*REQUIRED TASK*:
Look below for the line containing "Reconstruct the object" and the line containing "stile_weld_at = 455; // [448:1:456]"; repeat exactly those two lines and all lines between them, and nothing else.

*ENTRIES SHOWN*:

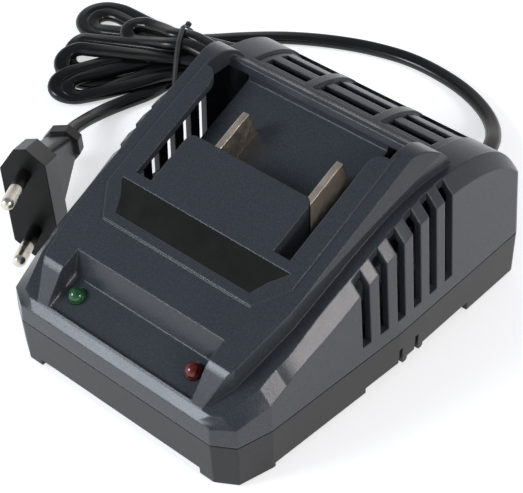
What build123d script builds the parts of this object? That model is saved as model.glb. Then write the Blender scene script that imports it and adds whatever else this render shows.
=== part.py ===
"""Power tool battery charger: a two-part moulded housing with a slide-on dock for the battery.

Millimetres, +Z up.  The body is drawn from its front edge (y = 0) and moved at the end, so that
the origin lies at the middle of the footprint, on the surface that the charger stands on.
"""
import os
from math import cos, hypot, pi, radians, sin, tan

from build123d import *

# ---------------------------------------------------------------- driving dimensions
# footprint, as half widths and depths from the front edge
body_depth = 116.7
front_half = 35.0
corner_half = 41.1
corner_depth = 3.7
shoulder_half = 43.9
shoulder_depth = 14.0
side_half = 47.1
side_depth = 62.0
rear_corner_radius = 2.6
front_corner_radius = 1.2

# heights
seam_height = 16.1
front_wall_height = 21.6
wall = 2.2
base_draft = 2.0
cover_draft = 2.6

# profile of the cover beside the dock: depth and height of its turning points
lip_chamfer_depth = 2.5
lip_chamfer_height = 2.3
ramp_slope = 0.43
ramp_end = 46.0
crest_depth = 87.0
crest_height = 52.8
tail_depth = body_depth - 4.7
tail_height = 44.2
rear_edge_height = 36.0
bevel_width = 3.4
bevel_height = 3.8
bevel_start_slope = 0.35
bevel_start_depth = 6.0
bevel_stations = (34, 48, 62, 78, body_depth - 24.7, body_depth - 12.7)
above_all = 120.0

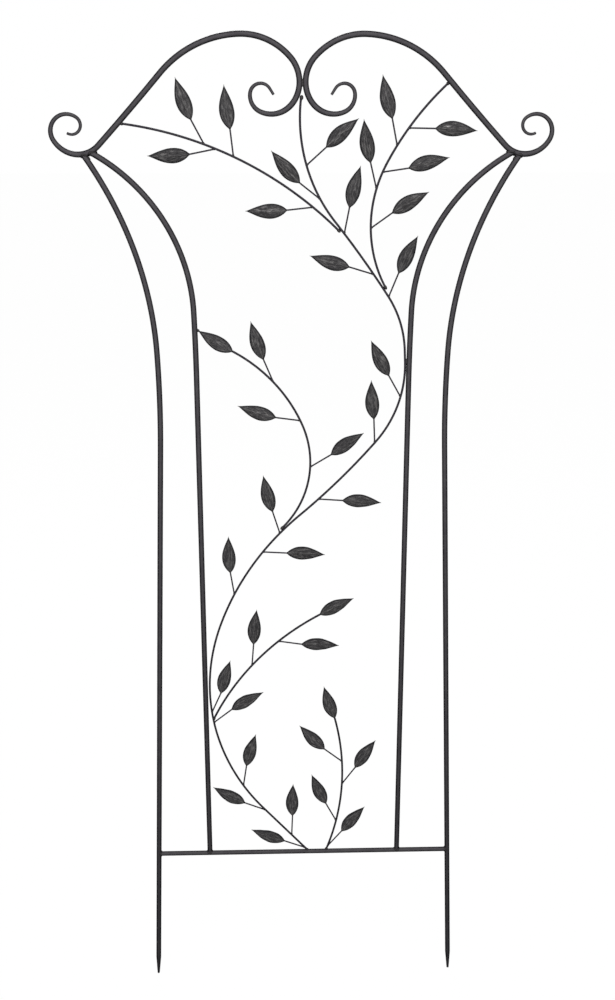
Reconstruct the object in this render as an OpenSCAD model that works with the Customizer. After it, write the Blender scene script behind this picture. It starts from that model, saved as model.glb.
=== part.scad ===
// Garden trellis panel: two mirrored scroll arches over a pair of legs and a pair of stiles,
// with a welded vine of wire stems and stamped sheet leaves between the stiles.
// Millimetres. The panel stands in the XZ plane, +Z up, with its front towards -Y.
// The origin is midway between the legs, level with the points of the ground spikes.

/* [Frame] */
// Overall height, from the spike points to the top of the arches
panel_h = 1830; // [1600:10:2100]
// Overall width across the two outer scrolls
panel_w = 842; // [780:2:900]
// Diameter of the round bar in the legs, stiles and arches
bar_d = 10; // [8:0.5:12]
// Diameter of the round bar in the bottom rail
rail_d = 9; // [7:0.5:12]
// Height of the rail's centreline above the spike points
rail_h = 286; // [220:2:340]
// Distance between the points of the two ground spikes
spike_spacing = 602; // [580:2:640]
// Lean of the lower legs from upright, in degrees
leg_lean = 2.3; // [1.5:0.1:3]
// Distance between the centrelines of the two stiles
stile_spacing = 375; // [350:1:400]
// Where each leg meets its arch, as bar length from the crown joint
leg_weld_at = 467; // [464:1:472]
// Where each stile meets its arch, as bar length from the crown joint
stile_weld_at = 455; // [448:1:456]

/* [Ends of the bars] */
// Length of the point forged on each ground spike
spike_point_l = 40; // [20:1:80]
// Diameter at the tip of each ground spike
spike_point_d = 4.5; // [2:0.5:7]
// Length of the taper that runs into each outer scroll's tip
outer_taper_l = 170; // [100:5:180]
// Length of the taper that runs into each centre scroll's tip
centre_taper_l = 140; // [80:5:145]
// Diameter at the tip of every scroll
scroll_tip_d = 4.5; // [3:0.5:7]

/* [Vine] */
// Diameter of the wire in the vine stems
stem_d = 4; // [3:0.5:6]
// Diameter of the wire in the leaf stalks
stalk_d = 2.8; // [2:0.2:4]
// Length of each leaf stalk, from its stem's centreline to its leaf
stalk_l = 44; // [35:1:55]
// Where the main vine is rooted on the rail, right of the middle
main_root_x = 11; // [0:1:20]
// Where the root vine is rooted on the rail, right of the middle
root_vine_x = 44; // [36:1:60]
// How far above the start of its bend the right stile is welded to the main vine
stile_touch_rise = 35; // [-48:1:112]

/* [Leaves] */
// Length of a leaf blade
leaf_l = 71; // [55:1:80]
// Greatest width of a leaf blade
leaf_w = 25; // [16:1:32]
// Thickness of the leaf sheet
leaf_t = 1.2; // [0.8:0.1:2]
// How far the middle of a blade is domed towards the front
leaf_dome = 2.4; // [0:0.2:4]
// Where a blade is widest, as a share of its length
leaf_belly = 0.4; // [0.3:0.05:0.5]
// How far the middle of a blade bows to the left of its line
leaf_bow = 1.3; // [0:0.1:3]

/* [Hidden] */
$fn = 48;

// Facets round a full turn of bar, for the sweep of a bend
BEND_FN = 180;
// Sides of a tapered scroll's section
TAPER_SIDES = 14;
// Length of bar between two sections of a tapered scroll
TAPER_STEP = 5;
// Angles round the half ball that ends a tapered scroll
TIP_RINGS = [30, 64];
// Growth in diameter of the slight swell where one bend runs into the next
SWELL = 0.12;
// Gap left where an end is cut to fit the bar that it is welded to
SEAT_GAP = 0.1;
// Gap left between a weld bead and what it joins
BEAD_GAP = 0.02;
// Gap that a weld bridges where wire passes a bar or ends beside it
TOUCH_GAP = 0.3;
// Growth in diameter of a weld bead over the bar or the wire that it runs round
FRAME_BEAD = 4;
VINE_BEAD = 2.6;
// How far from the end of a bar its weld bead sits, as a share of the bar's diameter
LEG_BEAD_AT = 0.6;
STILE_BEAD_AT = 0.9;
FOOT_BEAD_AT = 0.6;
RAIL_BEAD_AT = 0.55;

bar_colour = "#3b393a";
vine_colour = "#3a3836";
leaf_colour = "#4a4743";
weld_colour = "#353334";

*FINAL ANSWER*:
Reconstruct the object in this render as an OpenSCAD model that works with the Customizer. After it, write the Blender scene script behind this picture. It starts from that model, saved as model.glb.
=== part.scad ===
// Garden trellis panel: two mirrored scroll arches over a pair of legs and a pair of stiles,
// with a welded vine of wire stems and stamped sheet leaves between the stiles.
// Millimetres. The panel stands in the XZ plane, +Z up, with its front towards -Y.
// The origin is midway between the legs, level with the points of the ground spikes.

/* [Frame] */
// Overall height, from the spike points to the top of the arches
panel_h = 1830; // [1600:10:2100]
// Overall width across the two outer scrolls
panel_w = 842; // [780:2:900]
// Diameter of the round bar in the legs, stiles and arches
bar_d = 10; // [8:0.5:12]
// Diameter of the round bar in the bottom rail
rail_d = 9; // [7:0.5:12]
// Height of the rail's centreline above the spike points
rail_h = 286; // [220:2:340]
// Distance between the points of the two ground spikes
spike_spacing = 602; // [580:2:640]
// Lean of the lower legs from upright, in degrees
leg_lean = 2.3; // [1.5:0.1:3]
// Distance between the centrelines of the two stiles
stile_spacing = 375; // [350:1:400]
// Where each leg meets its arch, as bar length from the crown joint
leg_weld_at = 467; // [464:1:472]
// Where each stile meets its arch, as bar length from the crown joint
stile_weld_at = 455; // [448:1:456]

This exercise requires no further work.